Abrogation of Article 370 that has raised so much of concern around the world is, in fact, a restoration of human rights. The Indian Constitution that is modelled on the US Constitution is the most liberal document in the world. This Constitution was not applicable to J&K as long as the temporary provision of article 370 was in force. After the abrogation of Article 370, Kashmiri women and the LGBTQ community in Kashmir have been given the same rights as other Indian citizens. Anyone who opposes abrogation of article 370 supports archaic laws like child marriage that gave way to child trafficking. As a mother and as a woman, this has been very important to me that child marriage has now been outlawed in Kashmir.
Today, I am delighted that Kashmiris have the same rights as Indian citizens.

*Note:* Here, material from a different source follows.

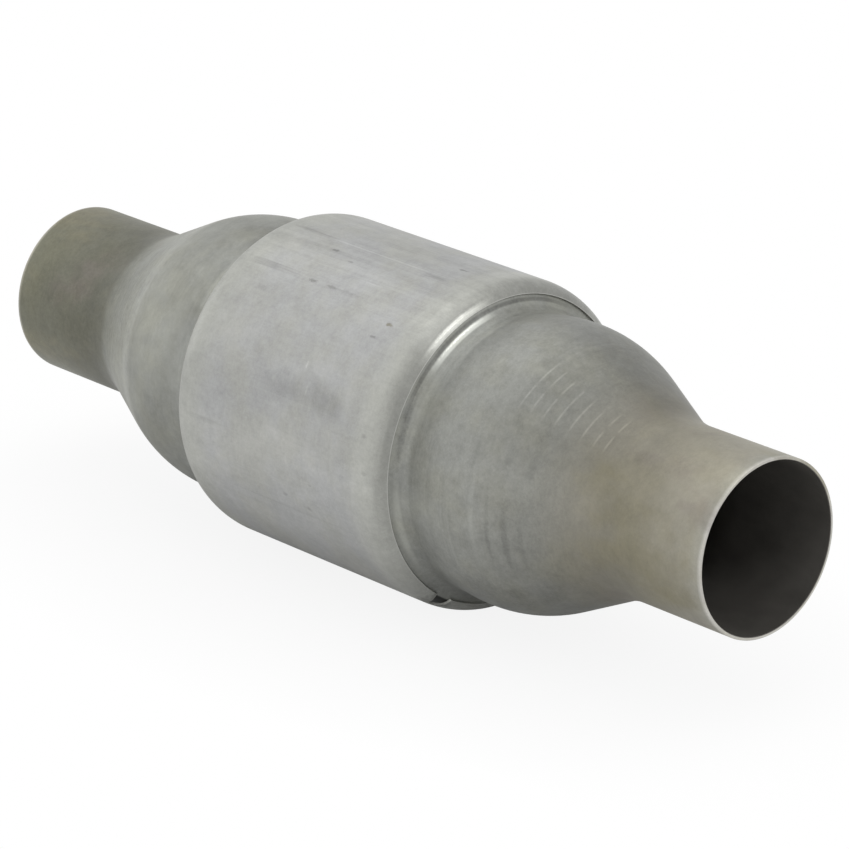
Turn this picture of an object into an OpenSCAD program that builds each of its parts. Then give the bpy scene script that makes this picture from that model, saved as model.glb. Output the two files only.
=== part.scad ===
// Round exhaust catalytic converter: a tube spun down at both ends to two pipe
// necks, a sheet jacket wrapped round its body, and a honeycomb brick held
// inside by a fibre mat and two wire seals. Millimetres. The axis is X, the gas
// runs along +X, +Z is up and the origin is the middle of the brick.

/* [Overall] */
// Length from one neck's edge to the other's
overall_len = 381; // [370:1:420]

/* [Necks] */
// Outside diameter of the exhaust pipe that slips into either neck
pipe_d = 63.5; // [56:0.1:70]
// Gap all round between that pipe and the neck
pipe_gap = 0.5; // [0.2:0.05:0.8]
// Radius of the bend from the cone into the neck
neck_bend = 40; // [25:1:48]
// Rounding of the neck's outer edge
edge_round = 0.4; // [0.2:0.05:0.6]
// Deburring of the neck's inner edge
edge_deburr = 0.2; // [0.1:0.05:0.4]

/* [Can] */
// Sheet thickness of the spun can
can_wall = 1.25; // [0.9:0.05:1.6]
// How far the can's straight middle runs past the flat top of each wire seal
seal_past = 0.1; // [0.05:0.05:1]
// Wide bend that starts each end's taper
taper_bend = 16; // [12:0.5:22]
// Angle that the wide bend turns
taper_angle = 21; // [16:1:26]
// Tight bend from the taper into the flank
shoulder_bend = 4.4; // [3.4:0.2:5.4]
// Angle of the flank that steps down from the shoulder
flank_angle = 60; // [52:1:64]
// Bend from the flank into the valley
valley_bend = 7; // [5:0.5:8]
// Depth of the valley beside the flank, below the can's straight middle
valley_depth = 8.8; // [8:0.1:12]
// Rise from the valley to the crest of the dome
crest_rise = 0.9; // [0.3:0.1:3]
// Distance from the valley to the crest
swell_len = 15.2; // [10:0.1:20]
// Radius of the dome beyond the crest
dome_bend = 60; // [45:1:70]
// Angle of the cone between the dome and the neck
cone_angle = 25.5; // [24:0.5:30]

/* [Jacket] */
// Outside diameter of the jacket
jacket_d = 127; // [124:0.5:132]
// Sheet thickness of the jacket
jacket_wall = 0.8; // [0.6:0.05:1]
// How far the jacket's rolled ends lie along the can's flanks
jacket_lip = 1.2; // [0.6:0.1:1.6]
// Angle of the seam, from the front, upwards positive
seam_angle = -58; // [-75:1:-45]
// Width of the seam's groove
seam_w = 0.6; // [0.4:0.1:1.2]
// Depth of the seam's groove
seam_depth = 0.3; // [0.15:0.05:0.4]
// Width of the relief notch where the seam meets a rolled end
notch_w = 8.4; // [4:0.2:12]
// Length of the relief notch along the axis
notch_len = 8.3; // [8:0.1:12]

/* [Brick] */
// Length of the honeycomb brick
brick_len = 101.6; // [80:0.2:120]
// Distance from one channel to the next
cell_pitch = 4.5; // [4.2:0.1:6]
// Thickness of the webs between the channels
cell_web = 0.65; // [0.5:0.05:1]
// Thickness of the brick's skin
brick_skin = 1.2; // [0.8:0.1:2]

/* [Mat] */
// Thickness of the fibre mat, squeezed between the brick and the can
mat_thick = 2.25; // [2:0.05:4]
// How far the mat ends short of each end of the brick
mat_inset = 6.5; // [5.9:0.05:15]
// Gap at the joint of the mat
joint_gap = 0.5; // [0.3:0.1:1]
// Width of the mat's tongue, along the axis
tongue_w = 32; // [20:1:44]
// Length of the mat's tongue, round the brick
tongue_len = 20; // [12:1:30]
// Angle of the mat's joint, from the front, upwards positive
joint_angle = 120; // [60:5:200]

/* [Seals] */
// Width of the wire seal at each end of the mat
seal_w = 5.4; // [4:0.1:5.8]
// Rounding of the wire seal's corners
seal_round = 0.9; // [0.4:0.1:0.95]

/* [Hidden] */

// Largest angle that one straight step of a bend covers
bend_step = 2.5;
// How far a cutter reaches past the face that it cuts
over = 1;

neck_end = overall_len / 2;
neck_r = pipe_d / 2 + pipe_gap + can_wall;
jacket_r = jacket_d / 2;
can_r = jacket_r - jacket_wall;
valley_r = can_r - valley_depth;
crest_r = valley_r + crest_rise;
bore_r = can_r - can_wall;
brick_r = bore_r - mat_thick;
mat_half = brick_len / 2 - mat_inset;
can_half = mat_half + seal_w - seal_round + seal_past;

// A direction that leans by an angle from straight out towards the neck
function lean(angle) = [sin(angle), cos(angle)];

// A bend is [centre, radius, first angle, last angle]. Its points are given as
// [distance along the axis, distance from the axis]. A bend whose centre lies
// outside the sheet has a negative radius, so one offset suits both kinds.
function bend_points(bend, offset) =
    let (steps = ceil(abs(bend[3] - bend[2]) / bend_step))
    [for (i = [0:steps])
        bend[0] + (bend[1] - offset) * lean(bend[2] + (bend[3] - bend[2]) * i / steps)];

// Where a straight line that leaves a point at an angle reaches a radius
function reach(point, angle, radius) =
    point + (point[1] - radius) * [1 / tan(angle), -1];

// Centre of the inward bend that takes a sloping line into a level one
function inward_centre(point, angle, radius, bend) =
    reach(point, angle, radius) + bend * [tan(angle / 2), 1];

// Bends of the can's outer face, from the middle outwards
taper_c = [can_half, can_r - taper_bend];
shoulder_c = taper_c + (taper_bend - shoulder_bend) * lean(taper_angle);
flank_start = shoulder_c + shoulder_bend * lean(flank_angle);
valley_c = inward_centre(flank_start, flank_angle, valley_r, valley_bend);
swell_bend = (pow(swell_len, 2) + pow(crest_rise, 2)) / (4 * crest_rise);
swell_angle = asin(swell_len / 2 / swell_bend);
crest_x = valley_c[0] + swell_len;
dome_c = [crest_x, crest_r - dome_bend];
cone_start = dome_c + dome_bend * lean(cone_angle);
neck_c = inward_centre(cone_start, cone_angle, neck_r, neck_bend);

can_bends = [
    [taper_c, taper_bend, 0, taper_angle],
    [shoulder_c, shoulder_bend, taper_angle, flank_angle],
    [valley_c, -valley_bend, flank_angle, 0],
    [[valley_c[0], valley_r + swell_bend], -swell_bend, 0, -swell_angle],
    [[crest_x, crest_r - swell_bend], swell_bend, -swell_angle, 0],
    [dome_c, dome_bend, 0, cone_angle],
    [neck_c, -neck_bend, cone_angle, 0]
];

function can_line(offset) = [for (bend = can_bends) each bend_points(bend, offset)];

// The jacket's ends are rolled over the can's shoulders and down its flanks
lip = jacket_lip * [cos(flank_angle), -sin(flank_angle)];
function jacket_line(offset) =
    concat(bend_points(can_bends[0], offset), bend_points(can_bends[1], offset),
        [flank_start - offset * lean(flank_angle) + lip]);
jacket_end = flank_start[0] + jacket_wall * sin(flank_angle) + lip[0];
notch_tip = jacket_end - notch_len;

function mirrored(points) = [for (i = [len(points) - 1:-1:0]) [-points[i][0], points[i][1]]];
function backwards(points) = [for (i = [len(points) - 1:-1:0]) points[i]];

// Turns an outline, given as [along the axis, from the axis], about X
module turned(outline) {
    rotate([0, 90, 0])
        rotate_extrude($fn = 180)
            polygon([for (point = outline) [point[1], point[0]]]);
}

// Turns its children from the front of the converter to an angle about X
module at_angle(angle) {
    rotate([-angle, 0, 0]) children();
}

module spun_can() {
    outer_edge = [neck_end - edge_round, neck_r - edge_round];
    outer = concat(can_line(0), bend_points([outer_edge, edge_round, 0, 90], 0));
    inner_r = neck_r - can_wall;
    inner = concat(can_line(can_wall),
        [[neck_end - edge_deburr, inner_r], [neck_end, inner_r + edge_deburr]]);
    color("darkgray") turned(concat(mirrored(outer), outer, backwards(inner),
        backwards(mirrored(inner))));
}

// Wedge-shaped cutter for the relief notch at one end of the seam
module relief_notch() {
    reach_x = notch_len + over;
    half_w = notch_w / 2 * reach_x / notch_len;
    translate([notch_tip, 0, 0])
        rotate([90, 0, 0])
            linear_extrude(jacket_r + over)
                polygon([[0, 0], [reach_x, -half_w], [reach_x, half_w]]);
}

module outer_jacket() {
    outer = jacket_line(-jacket_wall);
    inner = jacket_line(0);
    color("silver")
        difference() {
            turned(concat(mirrored(outer), outer, backwards(inner),
                backwards(mirrored(inner))));
            at_angle(seam_angle) {
                for (side = [0, 1]) mirror([side, 0, 0]) relief_notch();
                translate([-notch_tip - over, -jacket_r - over, -seam_w / 2])
                    cube([2 * (notch_tip + over), over + seam_depth, seam_w]);
            }
        }
}

module channels() {
    open_w = cell_pitch - cell_web;
    inside_r = brick_r - brick_skin;
    count = ceil(inside_r / cell_pitch);
    intersection() {
        circle(r = inside_r, $fn = 180);
        for (i = [-count:count], j = [-count:count])
            if (norm([i, j]) * cell_pitch < inside_r)
                translate([i, j] * cell_pitch) square(open_w, center = true);
    }
}

module substrate_brick() {
    color("tan")
        rotate([0, 90, 0])
            linear_extrude(brick_len, center = true)
                difference() {
                    circle(r = brick_r, $fn = 180);
                    channels();
                }
}

// A gap through the mat along the axis, between two places on it
module joint_slit(angle, from_x, to_x) {
    at_angle(angle)
        translate([from_x, -bore_r - over, -joint_gap / 2])
            cube([to_x - from_x, mat_thick + 2 * over, joint_gap]);
}

module support_mat() {
    tongue_turn = tongue_len / brick_r * 180 / PI;
    half_w = tongue_w / 2;
    color("gainsboro")
        difference() {
            turned([[-mat_half, brick_r], [mat_half, brick_r],
                [mat_half, bore_r], [-mat_half, bore_r]]);
            joint_slit(joint_angle, -mat_half - over, -half_w);
            joint_slit(joint_angle, half_w, mat_half + over);
            joint_slit(joint_angle + tongue_turn, -half_w, half_w);
            for (side = [-1, 1])
                translate([side * half_w, 0, 0])
                    at_angle(joint_angle)
                        rotate([0, 90, 0])
                            rotate([0, 0, -90])
                                rotate_extrude(angle = tongue_turn, $fn = 180)
                                    translate([brick_r - over, -joint_gap / 2])
                                        square([mat_thick + 2 * over, joint_gap]);
        }
}

// Ring of knitted wire, pressed flat between the brick and the can
module wire_seal(side) {
    corners = [
        [mat_half + seal_round, brick_r + seal_round, 180],
        [mat_half + seal_w - seal_round, brick_r + seal_round, 90],
        [mat_half + seal_w - seal_round, bore_r - seal_round, 0],
        [mat_half + seal_round, bore_r - seal_round, 270]
    ];
    outline = [for (c = corners)
        each backwards(bend_points([[c[0], c[1]], seal_round, c[2], c[2] + 90], 0))];
    color("dimgray") turned([for (point = outline) [side * point[0], point[1]]]);
}

module inlet_wire_seal() {
    wire_seal(-1);
}

module outlet_wire_seal() {
    wire_seal(1);
}

spun_can();
outer_jacket();
substrate_brick();
support_mat();
inlet_wire_seal();
outlet_wire_seal();
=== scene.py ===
import math

import bmesh
import bpy
from mathutils import Matrix, Vector


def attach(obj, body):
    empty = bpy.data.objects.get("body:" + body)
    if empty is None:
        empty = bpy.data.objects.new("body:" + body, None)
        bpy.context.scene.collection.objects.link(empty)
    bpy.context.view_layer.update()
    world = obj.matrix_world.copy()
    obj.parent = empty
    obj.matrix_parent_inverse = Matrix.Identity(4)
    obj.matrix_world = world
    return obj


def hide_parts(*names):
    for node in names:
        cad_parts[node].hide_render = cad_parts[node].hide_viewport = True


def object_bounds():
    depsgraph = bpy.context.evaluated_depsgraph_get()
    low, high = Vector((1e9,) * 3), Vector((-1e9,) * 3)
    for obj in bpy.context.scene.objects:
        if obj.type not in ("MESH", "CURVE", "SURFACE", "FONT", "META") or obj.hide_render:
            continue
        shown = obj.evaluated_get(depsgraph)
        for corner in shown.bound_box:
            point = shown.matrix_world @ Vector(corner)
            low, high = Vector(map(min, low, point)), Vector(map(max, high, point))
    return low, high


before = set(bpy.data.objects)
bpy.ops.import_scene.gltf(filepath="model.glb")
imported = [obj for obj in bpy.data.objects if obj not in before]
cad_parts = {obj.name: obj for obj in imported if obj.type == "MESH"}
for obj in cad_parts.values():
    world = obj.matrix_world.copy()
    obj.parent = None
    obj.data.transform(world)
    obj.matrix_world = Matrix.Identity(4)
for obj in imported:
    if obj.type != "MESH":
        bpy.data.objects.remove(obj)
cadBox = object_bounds()
mm = 0.001
mergeGap = 1e-6  # metres within which two points become one
sharpAngle = 30  # degrees from which an edge is shaded sharp


# Camera

camera = {
    "place": (1.2843, -1.1584, 0.6387),  # metres from the middle of the brick
    "tilt": 69.551,  # degrees up from straight down
    "heading": 47.66,  # degrees left of +Y
    "lens": 208.13,
    "sensor": 36,
    "farthest": 100,
}


def placeCamera():
    lens = bpy.data.cameras.new("photoCamera")
    lens.lens = camera["lens"]
    lens.sensor_width = camera["sensor"]
    lens.clip_end = camera["farthest"]
    holder = bpy.data.objects.new("photoCamera", lens)
    holder.location = camera["place"]
    holder.rotation_euler = (math.radians(camera["tilt"]), 0, math.radians(camera["heading"]))
    bpy.context.scene.collection.objects.link(holder)
    bpy.context.scene.camera = holder


placeCamera()
print("camera placed")


# Shader maths

class Link:
    # a node's output, so that maths on it reads as Python
    def __init__(self, owner, socket):
        self.owner = owner
        self.socket = socket

    def __add__(self, other):
        return self.owner.maths("ADD", self, other)

    __radd__ = __add__

    def __sub__(self, other):
        return self.owner.maths("SUBTRACT", self, other)

    def __rsub__(self, other):
        return self.owner.maths("SUBTRACT", other, self)

    def __mul__(self, other):
        return self.owner.maths("MULTIPLY", self, other)

    __rmul__ = __mul__

    def __truediv__(self, other):
        return self.owner.maths("DIVIDE", self, other)


class Nodes:
    # a node tree, and what adds nodes to it
    def __init__(self, tree):
        self.tree = tree

    def node(self, kind, settings={}, links={}, output=0):
        made = self.tree.nodes.new(kind)
        for key, value in settings.items():
            if key == "stops":
                self.setStops(made.color_ramp, value)
            else:
                setattr(made, key, value)
        for key, value in links.items():
            if isinstance(value, Link):
                self.tree.links.new(value.socket, made.inputs[key])
            else:
                made.inputs[key].default_value = value
        return Link(self, made.outputs[output])

    def setStops(self, ramp, stops):
        while len(ramp.elements) < len(stops):
            ramp.elements.new(0.5)
        for element, (position, color) in zip(ramp.elements, stops):
            element.position = position
            element.color = (*color, 1)

    def maths(self, operation, first, second=0.0):
        return self.node("ShaderNodeMath", {"operation": operation}, {0: first, 1: second})

    def seenAndMirrored(self):
        # 1 where the camera sees the surface, and 1 where metal or glass mirrors it
        path = self.node("ShaderNodeLightPath").socket.node.outputs
        glossy = Link(self, path["Is Glossy Ray"])
        through = Link(self, path["Is Transmission Ray"])
        return Link(self, path["Is Camera Ray"]), self.maths("MAXIMUM", glossy, through)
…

If something as serious as a woman’s right to own property and granting of LGBTQ rights amongst many others, has been accomplished through abrogation of article 370, then it is safe to assume that restoration of Internet and phone service in few remaining districts of Kashmir is not too far away.
I am a proud daughter of Kashmir. Terrorism has uprooted me and snatched my home from me. I hope my human rights are restored too someday.”